H. palustris is a moderately difficult plant to grow, requiring strong lighting, cooler water, and a steady supply of nitrate and phosphate through the water column. Lighting should be intense (3 watts per gallon or more) to prevent the lower portions of this plant from melting away. Do not allow this plant to become shaded, or it will slowly decline! CO2 additions greatly enhances the health and vigor of this plant. Cooler water below 80 degrees Fahrenheit stimulates faster growth, larger stem diameter, and general good health. NO3 and PO4 should ideally be kept above zero (even more ideally, above 5 ppm and 0.5 ppm respectively).
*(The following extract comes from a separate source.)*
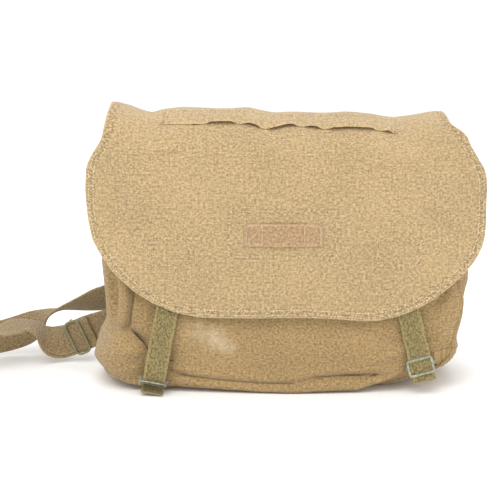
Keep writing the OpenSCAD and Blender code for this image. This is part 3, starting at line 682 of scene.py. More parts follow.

Lack of adequate amounts of nitrate will result in puny, yellowish growth while lack of adequate amounts of phosphate will result in the darkening and gradual decline of the plant.

H. palustris, when under optimal growing conditions, is a very fast grower that puts forth an abundance of side shoots. Pruning can be done by either snipping off the tops and leaving the bottom portions in place or planting only the top portions. However, the former pruning method will produce the bushiest growth. Propagation can be performed by trimming off the aforementioned side shoots and replanting them in the substrate.

This plant can be pruned to create a distinctive midground bush in an aquascape, where its pinnate, snowflake-like foliage forms an excellent contrast with other plants. It is often used in Dutch style layouts.